(Saved data entries)
• • • • •
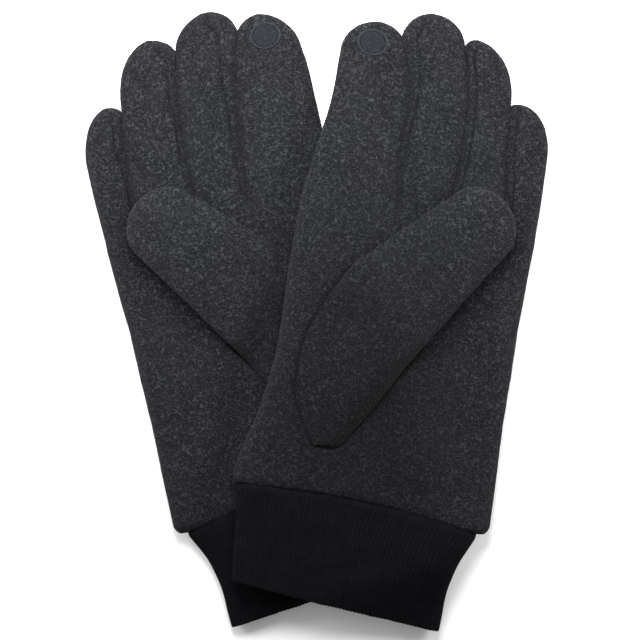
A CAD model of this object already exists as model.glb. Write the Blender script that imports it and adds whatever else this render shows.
"""A pair of brushed-wool touchscreen gloves with rib-knit cuffs, palms up, their thumbs folded over."""

import math

import bpy
import numpy as np
from bpy.props import FloatProperty, FloatVectorProperty, IntProperty, PointerProperty
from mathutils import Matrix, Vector


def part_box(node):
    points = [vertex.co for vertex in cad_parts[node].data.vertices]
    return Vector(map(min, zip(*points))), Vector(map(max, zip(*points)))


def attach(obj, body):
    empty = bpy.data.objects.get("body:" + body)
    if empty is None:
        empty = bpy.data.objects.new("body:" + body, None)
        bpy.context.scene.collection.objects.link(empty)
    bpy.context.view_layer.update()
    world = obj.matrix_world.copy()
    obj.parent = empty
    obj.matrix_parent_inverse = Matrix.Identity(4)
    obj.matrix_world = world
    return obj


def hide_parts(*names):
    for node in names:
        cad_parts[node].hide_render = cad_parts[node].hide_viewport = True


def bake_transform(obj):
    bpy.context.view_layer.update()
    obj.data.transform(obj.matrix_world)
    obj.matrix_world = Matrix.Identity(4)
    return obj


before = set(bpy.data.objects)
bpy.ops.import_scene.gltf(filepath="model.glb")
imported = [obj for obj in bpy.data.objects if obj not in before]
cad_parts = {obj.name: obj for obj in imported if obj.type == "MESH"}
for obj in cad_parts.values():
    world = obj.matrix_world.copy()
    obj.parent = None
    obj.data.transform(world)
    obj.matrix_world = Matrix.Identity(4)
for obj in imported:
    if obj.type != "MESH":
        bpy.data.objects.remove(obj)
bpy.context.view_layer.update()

bl_info = {
    "name": "Wool Touchscreen Gloves",
    "version": (1, 0, 0),
    "blender": (4, 5, 0),
    "location": "View3D > Sidebar > Gloves",
    "description": "Makes a pair of lined wool gloves with rib cuffs and touch pads around a packed frame",
    "category": "Add Mesh",
}

# ---- The gloves laid out flat, in millimetres in each glove's own frame: y runs from the hem towards the
# ---- fingertips and x from the thumb side towards the little finger

MM = 0.001
LEFT, RIGHT = 1, -1
SIDES = {LEFT: "left", RIGHT: "right"}
TURN = {LEFT: math.radians(-9), RIGHT: math.radians(13)}
ORIGIN = {LEFT: (7.43, -122.92), RIGHT: (5.83, -118.22)}

GLOVE_THICKNESS = 11.0
CUFF_THICKNESS = 9.0
HEM_HALF_WIDTH = 46.0
# Height of the cuff's top at the thumb side and at the far side, and how far it bows up between them
CUFF_TOPS = (46.4, 40.2)
CUFF_RISE = 4.0
# The hem slants: its height at the thumb side and at the far side
HEM_SLANT = (4.5, -4.5)
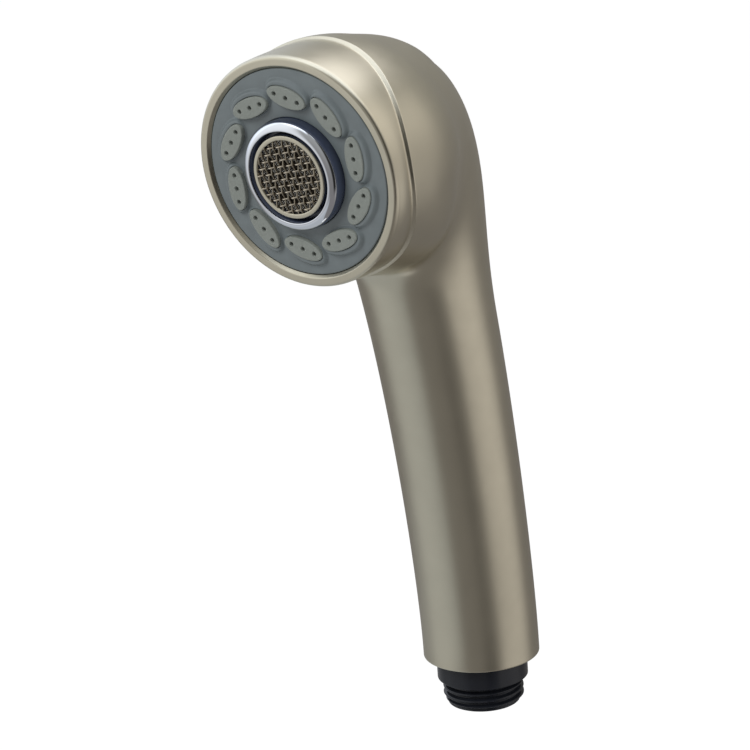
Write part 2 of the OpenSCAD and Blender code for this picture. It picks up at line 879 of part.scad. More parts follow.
• • • • •
Given problem: Repeat the preceding lines exactly, please, every one of them.

Correct response:
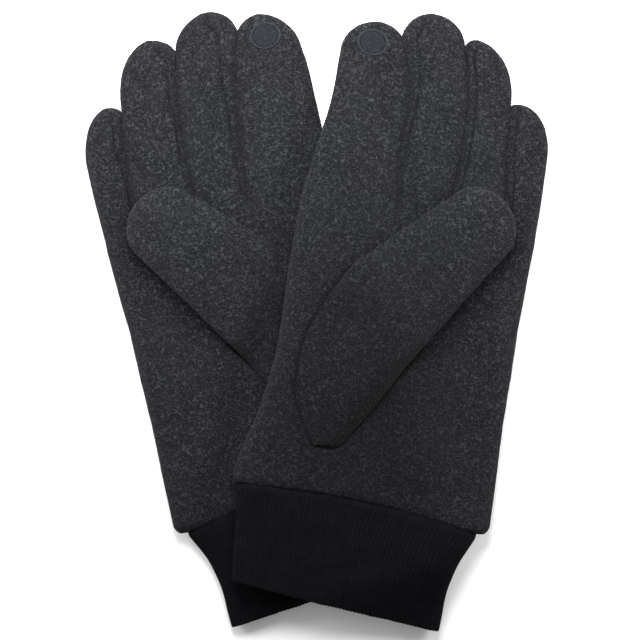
A CAD model of this object already exists as model.glb. Write the Blender script that imports it and adds whatever else this render shows.
"""A pair of brushed-wool touchscreen gloves with rib-knit cuffs, palms up, their thumbs folded over."""

import math

import bpy
import numpy as np
from bpy.props import FloatProperty, FloatVectorProperty, IntProperty, PointerProperty
from mathutils import Matrix, Vector


def part_box(node):
    points = [vertex.co for vertex in cad_parts[node].data.vertices]
    return Vector(map(min, zip(*points))), Vector(map(max, zip(*points)))


def attach(obj, body):
    empty = bpy.data.objects.get("body:" + body)
    if empty is None:
        empty = bpy.data.objects.new("body:" + body, None)
        bpy.context.scene.collection.objects.link(empty)
    bpy.context.view_layer.update()
    world = obj.matrix_world.copy()
    obj.parent = empty
    obj.matrix_parent_inverse = Matrix.Identity(4)
    obj.matrix_world = world
    return obj


def hide_parts(*names):
    for node in names:
        cad_parts[node].hide_render = cad_parts[node].hide_viewport = True


def bake_transform(obj):
    bpy.context.view_layer.update()
    obj.data.transform(obj.matrix_world)
    obj.matrix_world = Matrix.Identity(4)
    return obj


before = set(bpy.data.objects)
bpy.ops.import_scene.gltf(filepath="model.glb")
imported = [obj for obj in bpy.data.objects if obj not in before]
cad_parts = {obj.name: obj for obj in imported if obj.type == "MESH"}
for obj in cad_parts.values():
    world = obj.matrix_world.copy()
    obj.parent = None
    obj.data.transform(world)
    obj.matrix_world = Matrix.Identity(4)
for obj in imported:
    if obj.type != "MESH":
        bpy.data.objects.remove(obj)
bpy.context.view_layer.update()

bl_info = {
    "name": "Wool Touchscreen Gloves",
    "version": (1, 0, 0),
    "blender": (4, 5, 0),
    "location": "View3D > Sidebar > Gloves",
    "description": "Makes a pair of lined wool gloves with rib cuffs and touch pads around a packed frame",
    "category": "Add Mesh",
}

# ---- The gloves laid out flat, in millimetres in each glove's own frame: y runs from the hem towards the
# ---- fingertips and x from the thumb side towards the little finger

MM = 0.001
LEFT, RIGHT = 1, -1
SIDES = {LEFT: "left", RIGHT: "right"}
TURN = {LEFT: math.radians(-9), RIGHT: math.radians(13)}
ORIGIN = {LEFT: (7.43, -122.92), RIGHT: (5.83, -118.22)}

GLOVE_THICKNESS = 11.0
CUFF_THICKNESS = 9.0
HEM_HALF_WIDTH = 46.0
# Height of the cuff's top at the thumb side and at the far side, and how far it bows up between them
CUFF_TOPS = (46.4, 40.2)
CUFF_RISE = 4.0
# The hem slants: its height at the thumb side and at the far side
HEM_SLANT = (4.5, -4.5)
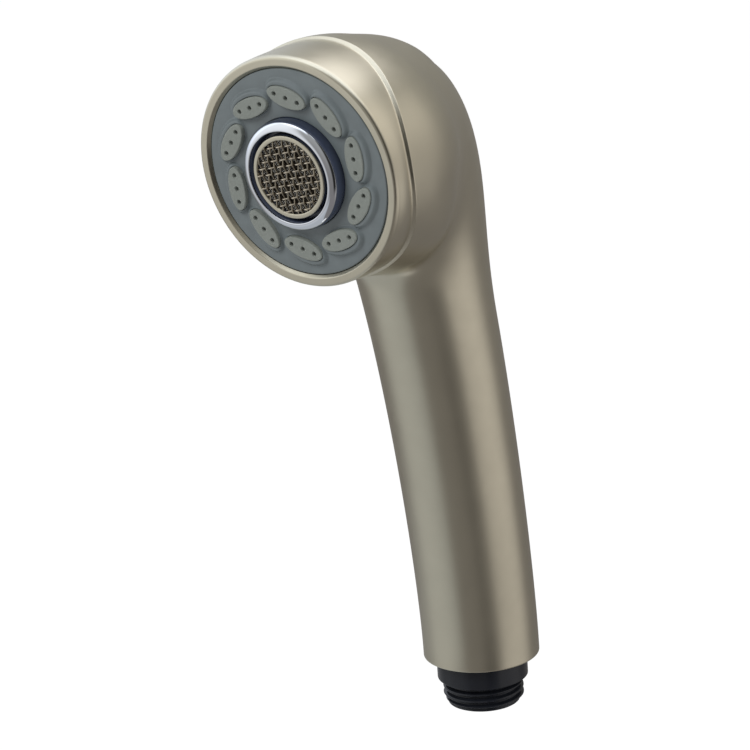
Write part 2 of the OpenSCAD and Blender code for this picture. It picks up at line 879 of part.scad. More parts follow.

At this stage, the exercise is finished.